The application for a historical marker at the site of the old jail in Albany was recently submitted. / Mary Green

It’s been half a century since Albany’s old city hall and jail stood on Pine Avenue after being demolished in the late 1960s.

But plans to put a historical marker at that location might soon bring its story back to life and back to the minds of Southwest Georgians.

“It will give the narrative,” Rev. Henry Mathis said of the marker. “It will give the write-up and the history of what actually transpired.”

This has been a goal of Mathis’ for months, but he’s now hoping to see more than a marker on Pine Avenue.

New ideas include a podium with photos of the jail and Freedom Alley, where protestors who marched from Shiloh Baptist Church kneeled, prayed, were arrested before being booked at the old jail or in other nearby counties. Mathis said he’d also like to extend the footprints marking the march from Shiloh all the way to the former location of Freedom Alley.

According to the site’s application for a Georgia historic marker, which was submitted prior to the Sept. 1 due date, about 1,500 protestors were arrested and jailed during the Albany Movement of the Civil Rights Movement, from 1961 to 1963.

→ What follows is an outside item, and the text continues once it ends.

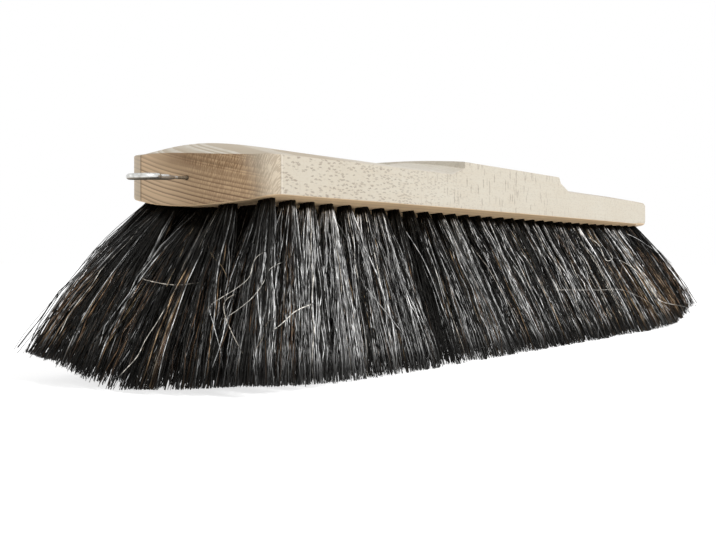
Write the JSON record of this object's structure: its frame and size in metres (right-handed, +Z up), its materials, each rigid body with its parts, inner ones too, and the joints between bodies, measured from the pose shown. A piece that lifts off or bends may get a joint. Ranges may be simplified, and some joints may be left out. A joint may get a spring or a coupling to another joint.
{
  "type": "floor brush",
  "caption": "Saddle-backed hardwood broom head with splayed dark hair in staggered rows, a slanted handle socket in the saddle and a steel screw eye at one end.",
  "frame": {"origin": "on the floor under the middle of the brush, level with the bristle tips", "axes": "+X along the block, away from the hanging eye; +Y across it; +Z up, out of the saddle's top"},
  "size_m": [0.48, 0.1018, 0.0774],
  "materials": {
    "beech": "bare planed hardwood",
    "horsehair": "glossy black animal hair",
    "zinc_steel": "zinc-plated wire"
  },
  "bodies": {
    "root": {"wood_block": "beech", "hanging_eye": "zinc_steel", "hair_row_1_bar_01": "horsehair", "hair_row_1_bar_02": "horsehair", "hair_row_1_bar_03": "horsehair", "hair_row_1_bar_04": "horsehair", "hair_row_1_bar_05": "horsehair", "hair_row_1_bar_06": "horsehair", "hair_row_1_bar_07": "horsehair", "hair_row_1_bar_08": "horsehair", "hair_row_1_bar_09": "horsehair", "hair_row_1_bar_10": "horsehair", "hair_row_2_bar_01": "horsehair", "hair_row_2_bar_02": "horsehair", "hair_row_2_bar_03": "horsehair", "hair_row_2_bar_04": "horsehair", "hair_row_2_bar_05": "horsehair", "hair_row_2_bar_06": "horsehair", "hair_row_2_bar_07": "horsehair", "hair_row_2_bar_08": "horsehair", "hair_row_2_bar_09": "horsehair", "hair_row_2_bar_10": "horsehair", "hair_row_3_bar_01": "horsehair", "hair_row_3_bar_02": "horsehair", "hair_row_3_bar_03": "horsehair", "hair_row_3_bar_04": "horsehair", "hair_row_3_bar_05": "horsehair", "hair_row_3_bar_06": "horsehair", "hair_row_3_bar_07": "horsehair", "hair_row_3_bar_08": "horsehair", "hair_row_3_bar_09": "horsehair", "hair_row_3_bar_10": "horsehair", "hair_row_4_bar_01": "horsehair", "hair_row_4_bar_02": "horsehair", "hair_row_4_bar_03": "horsehair", "hair_row_4_bar_04": "horsehair", "hair_row_4_bar_05": "horsehair", "hair_row_4_bar_06": "horsehair", "hair_row_4_bar_07": "horsehair", "hair_row_4_bar_08": "horsehair", "hair_row_4_bar_09": "horsehair", "hair_row_4_bar_10": "horsehair", "hair_row_5_bar_01": "horsehair", "hair_row_5_bar_02": "horsehair", "hair_row_5_bar_03": "horsehair", "hair_row_5_bar_04": "horsehair", "hair_row_5_bar_05": "horsehair", "hair_row_5_bar_06": "horsehair", "hair_row_5_bar_07": "horsehair", "hair_row_5_bar_08": "horsehair", "hair_row_5_bar_09": "horsehair", "hair_row_5_bar_10": "horsehair"}
  },
  "joints": []
}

To mark what they did, Mathis also had to find sponsors, which include the Albany Civil Rights Institute (ACRI) and the Albany-Dougherty Historic Preservation Commission.

“We don’t want their marching, their jailing, their booking to be in vain,” ACRI Executive Director W. Frank Wilson said.

They’re currently raising money to pay for the marker and its installation, if they’re approved by the station review board. Mathis said their application should meet the board’s qualifying standards.

“This story not only is a local story. It’s a statewide story, it’s a national story, and it’s a worldwide story,” he said, adding that the nonviolent tactics used in Albany were the same used by Mahatma Gandhi in India.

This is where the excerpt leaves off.